**** Excerpted data ****
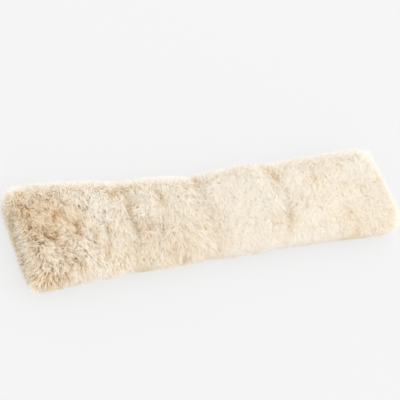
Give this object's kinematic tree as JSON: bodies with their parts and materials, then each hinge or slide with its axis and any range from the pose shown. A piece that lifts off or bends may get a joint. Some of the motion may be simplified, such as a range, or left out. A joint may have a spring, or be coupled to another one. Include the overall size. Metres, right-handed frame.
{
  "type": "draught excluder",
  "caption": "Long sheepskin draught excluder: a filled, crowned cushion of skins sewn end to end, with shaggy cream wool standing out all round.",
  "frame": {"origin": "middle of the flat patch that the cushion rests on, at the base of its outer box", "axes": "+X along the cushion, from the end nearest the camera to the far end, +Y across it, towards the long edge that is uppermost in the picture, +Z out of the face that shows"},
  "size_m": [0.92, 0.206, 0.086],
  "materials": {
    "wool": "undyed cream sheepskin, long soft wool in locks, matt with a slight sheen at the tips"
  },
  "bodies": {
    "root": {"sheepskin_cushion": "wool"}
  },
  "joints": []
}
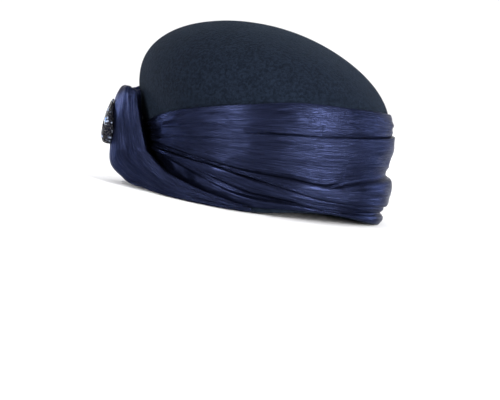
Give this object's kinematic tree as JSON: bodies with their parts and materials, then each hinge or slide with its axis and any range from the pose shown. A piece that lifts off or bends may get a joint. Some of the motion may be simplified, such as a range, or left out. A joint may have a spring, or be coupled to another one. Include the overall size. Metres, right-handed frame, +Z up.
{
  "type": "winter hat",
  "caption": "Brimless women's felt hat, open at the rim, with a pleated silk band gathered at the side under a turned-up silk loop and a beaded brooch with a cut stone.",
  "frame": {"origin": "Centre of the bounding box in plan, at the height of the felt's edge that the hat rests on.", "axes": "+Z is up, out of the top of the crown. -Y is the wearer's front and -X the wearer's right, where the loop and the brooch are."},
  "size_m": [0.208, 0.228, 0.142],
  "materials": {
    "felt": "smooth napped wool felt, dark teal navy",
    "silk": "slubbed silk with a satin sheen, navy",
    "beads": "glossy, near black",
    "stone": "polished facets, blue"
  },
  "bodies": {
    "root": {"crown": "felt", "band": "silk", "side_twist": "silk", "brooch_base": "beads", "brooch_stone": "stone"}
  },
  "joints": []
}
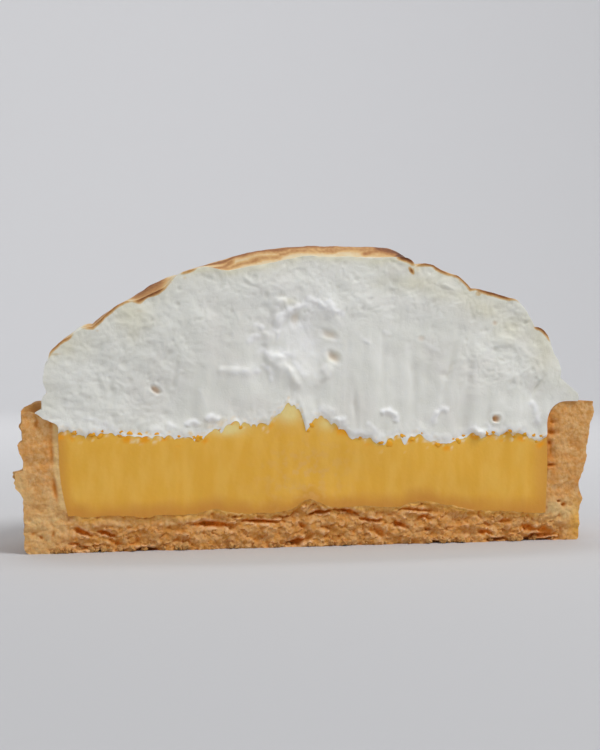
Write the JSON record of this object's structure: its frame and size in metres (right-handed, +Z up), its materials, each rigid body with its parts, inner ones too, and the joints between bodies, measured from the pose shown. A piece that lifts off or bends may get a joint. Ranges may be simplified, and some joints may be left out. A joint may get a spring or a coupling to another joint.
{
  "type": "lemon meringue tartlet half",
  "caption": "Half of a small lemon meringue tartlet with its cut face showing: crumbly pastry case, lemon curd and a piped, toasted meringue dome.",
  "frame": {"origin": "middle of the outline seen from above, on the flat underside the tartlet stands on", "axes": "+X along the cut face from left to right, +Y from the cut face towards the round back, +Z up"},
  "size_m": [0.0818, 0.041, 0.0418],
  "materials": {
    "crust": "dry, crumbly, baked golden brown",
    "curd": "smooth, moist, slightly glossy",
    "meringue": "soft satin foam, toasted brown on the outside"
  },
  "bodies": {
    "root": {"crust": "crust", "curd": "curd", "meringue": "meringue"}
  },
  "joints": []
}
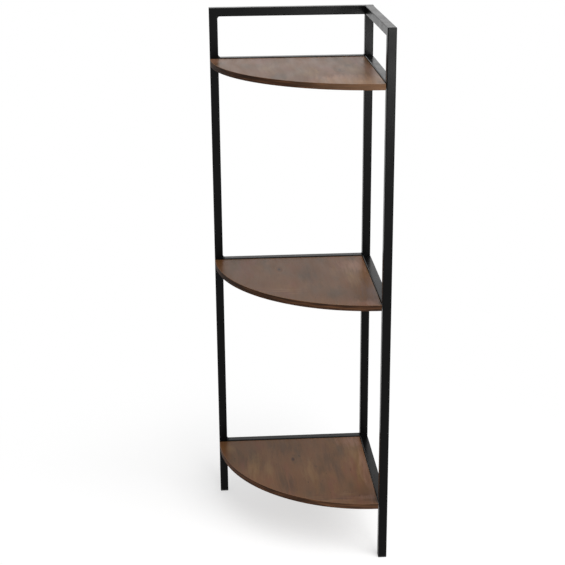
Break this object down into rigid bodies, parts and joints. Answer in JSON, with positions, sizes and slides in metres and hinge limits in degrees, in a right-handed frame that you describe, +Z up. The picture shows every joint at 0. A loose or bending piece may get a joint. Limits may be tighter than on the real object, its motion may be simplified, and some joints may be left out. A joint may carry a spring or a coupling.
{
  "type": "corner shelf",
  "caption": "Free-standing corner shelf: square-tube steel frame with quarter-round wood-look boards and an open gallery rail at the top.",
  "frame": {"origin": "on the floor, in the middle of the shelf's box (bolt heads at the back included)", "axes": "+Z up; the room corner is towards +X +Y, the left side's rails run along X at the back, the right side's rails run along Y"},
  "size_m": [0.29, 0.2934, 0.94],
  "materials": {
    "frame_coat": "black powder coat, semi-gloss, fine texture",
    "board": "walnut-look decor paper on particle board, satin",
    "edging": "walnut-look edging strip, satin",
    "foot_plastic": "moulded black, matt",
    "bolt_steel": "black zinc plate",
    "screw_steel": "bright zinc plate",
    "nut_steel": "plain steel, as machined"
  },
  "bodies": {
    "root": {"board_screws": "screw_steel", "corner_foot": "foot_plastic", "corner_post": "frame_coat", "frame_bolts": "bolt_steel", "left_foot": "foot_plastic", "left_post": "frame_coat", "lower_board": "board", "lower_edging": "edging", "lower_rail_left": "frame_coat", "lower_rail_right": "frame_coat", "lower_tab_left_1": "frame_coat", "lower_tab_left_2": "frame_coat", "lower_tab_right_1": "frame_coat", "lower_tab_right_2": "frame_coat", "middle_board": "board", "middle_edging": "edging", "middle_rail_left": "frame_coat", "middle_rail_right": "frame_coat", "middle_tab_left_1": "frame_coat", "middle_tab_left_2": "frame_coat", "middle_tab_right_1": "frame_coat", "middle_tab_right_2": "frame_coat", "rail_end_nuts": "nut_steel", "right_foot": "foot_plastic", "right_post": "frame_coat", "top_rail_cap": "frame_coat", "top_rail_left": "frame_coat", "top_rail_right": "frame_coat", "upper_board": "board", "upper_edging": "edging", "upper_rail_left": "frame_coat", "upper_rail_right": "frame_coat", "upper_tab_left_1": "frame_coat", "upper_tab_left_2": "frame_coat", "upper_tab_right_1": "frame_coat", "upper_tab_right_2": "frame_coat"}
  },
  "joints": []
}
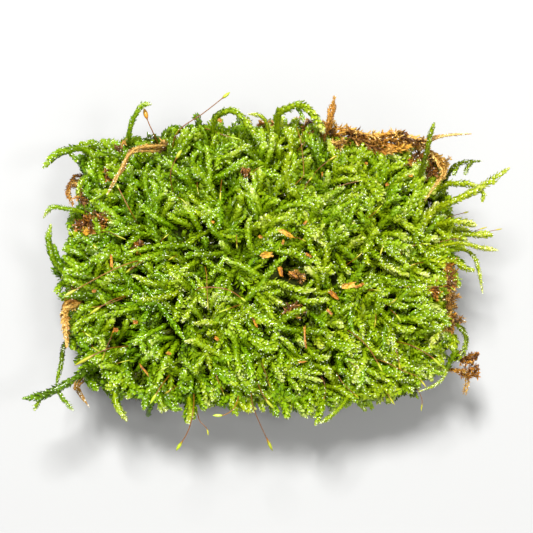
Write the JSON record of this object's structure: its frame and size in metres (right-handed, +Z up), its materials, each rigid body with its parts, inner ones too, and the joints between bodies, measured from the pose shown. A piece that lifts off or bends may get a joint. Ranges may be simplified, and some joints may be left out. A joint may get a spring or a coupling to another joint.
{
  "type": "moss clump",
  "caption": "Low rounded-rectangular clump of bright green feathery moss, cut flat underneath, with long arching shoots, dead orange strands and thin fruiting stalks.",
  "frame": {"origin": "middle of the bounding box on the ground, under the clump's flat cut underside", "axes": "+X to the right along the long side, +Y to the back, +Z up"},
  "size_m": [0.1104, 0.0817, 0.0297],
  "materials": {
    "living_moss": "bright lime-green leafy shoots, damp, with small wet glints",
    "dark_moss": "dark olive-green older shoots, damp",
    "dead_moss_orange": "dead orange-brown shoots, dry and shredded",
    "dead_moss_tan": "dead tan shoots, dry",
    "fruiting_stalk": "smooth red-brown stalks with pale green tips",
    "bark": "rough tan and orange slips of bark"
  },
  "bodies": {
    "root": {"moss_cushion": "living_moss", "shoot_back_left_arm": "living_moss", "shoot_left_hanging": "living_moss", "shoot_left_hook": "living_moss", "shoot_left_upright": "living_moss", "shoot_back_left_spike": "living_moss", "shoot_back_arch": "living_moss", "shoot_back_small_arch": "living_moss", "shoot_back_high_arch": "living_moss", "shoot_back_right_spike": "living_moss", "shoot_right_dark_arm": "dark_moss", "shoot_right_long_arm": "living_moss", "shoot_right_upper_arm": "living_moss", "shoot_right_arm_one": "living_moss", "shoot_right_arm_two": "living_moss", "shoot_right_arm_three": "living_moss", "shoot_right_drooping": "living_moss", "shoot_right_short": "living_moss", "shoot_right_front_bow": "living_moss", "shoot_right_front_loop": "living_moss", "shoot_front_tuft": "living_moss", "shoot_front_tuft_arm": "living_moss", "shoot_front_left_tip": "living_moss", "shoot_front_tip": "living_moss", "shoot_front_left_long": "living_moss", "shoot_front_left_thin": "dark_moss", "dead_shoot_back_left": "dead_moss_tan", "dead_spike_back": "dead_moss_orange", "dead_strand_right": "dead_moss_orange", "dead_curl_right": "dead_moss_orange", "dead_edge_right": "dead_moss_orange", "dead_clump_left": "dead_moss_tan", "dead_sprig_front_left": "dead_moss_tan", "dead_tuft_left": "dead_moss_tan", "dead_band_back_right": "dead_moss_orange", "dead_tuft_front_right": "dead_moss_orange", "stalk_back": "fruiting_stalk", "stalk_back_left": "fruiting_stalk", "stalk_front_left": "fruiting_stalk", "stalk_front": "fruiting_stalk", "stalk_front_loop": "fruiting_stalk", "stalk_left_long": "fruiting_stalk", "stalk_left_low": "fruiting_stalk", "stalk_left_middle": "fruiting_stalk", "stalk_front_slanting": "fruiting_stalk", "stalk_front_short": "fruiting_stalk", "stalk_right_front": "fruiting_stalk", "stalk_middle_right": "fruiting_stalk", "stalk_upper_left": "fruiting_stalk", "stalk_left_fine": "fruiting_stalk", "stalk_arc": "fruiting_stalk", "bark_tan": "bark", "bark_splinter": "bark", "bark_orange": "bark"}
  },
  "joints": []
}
****
→ What you have to do:
Return only the number of lines in the data that contain "overall".

→ Answer to the exercise:
2